Clarifying the specific advantages and clinical contexts of different therapies may assist clinicians in making personalized and staged treatment decisions. For patients who do not respond to SOC, priority should be given to SC, AMT, or LLLT. In particular, SC and AMT are more suitable for severe or refractory DFUs, such as neuroischemic ulcers, and can rapidly improve the wound surface in the early stages, whereas LLLT is better suited for outpatient clinics or resource-limited settings due to its high safety profile, relatively low cost, and ability to accelerate wound healing. Additionally, HBOT and ESWT demonstrate greater effectiveness in follow-up periods exceeding 12 weeks. HBOT can provide effective microcirculatory improvement for chronic ischemic ulcers, whereas ESWT is beneficial for patients with more severe fibrosis. However, advanced technologies such as SC, AMT, and HBOT require substantial investment in cost, equipment, and patient compliance, and their clinical application must be tailored to available medical resources and individual patient conditions to support comprehensive decision-making.
Study limitation
The main limitation of this study is the lack of detailed classification of ulcer types. Most current RCTs do not provide detailed distinctions between different types of DFU (e.g., neuropathic, ischemic, or mixed) in their reports, thereby precluding subgroup comparisons based on ulcer type. Future clinical studies should improve the reporting of DFU types and conduct more detailed population stratification analyses to provide more precise evidence-based support for individualized treatment strategies.
Conclusion
In this NMA, we assessed 12 interventions for DFU, focusing on outcomes such as healing rate, wound healing times, PAR, and amputation rate.
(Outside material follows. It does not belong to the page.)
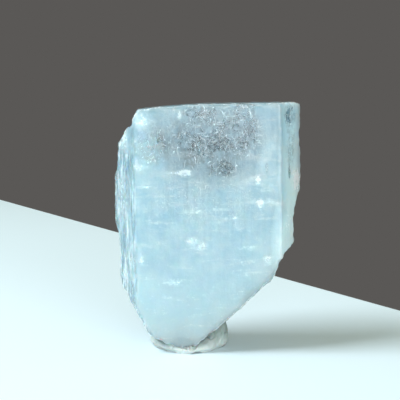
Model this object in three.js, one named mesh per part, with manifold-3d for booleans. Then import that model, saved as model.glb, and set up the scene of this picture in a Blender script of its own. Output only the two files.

SC and AMT emerged as highly effective, significantly improving healing rate compared to PDGF, ES, and HBOT. SC was also associated with reduced amputation rate, while AMT significantly shortened wound healing time. LLLT exhibited considerable effectiveness in reducing ulcer areas. The therapeutic benefits of HBOT and ESWT appeared to be time-dependent, with greater effectiveness observed after 12 weeks. These results support a more individualized approach in treating DFU, where therapy selection can be customized based on specific treatment efficacies.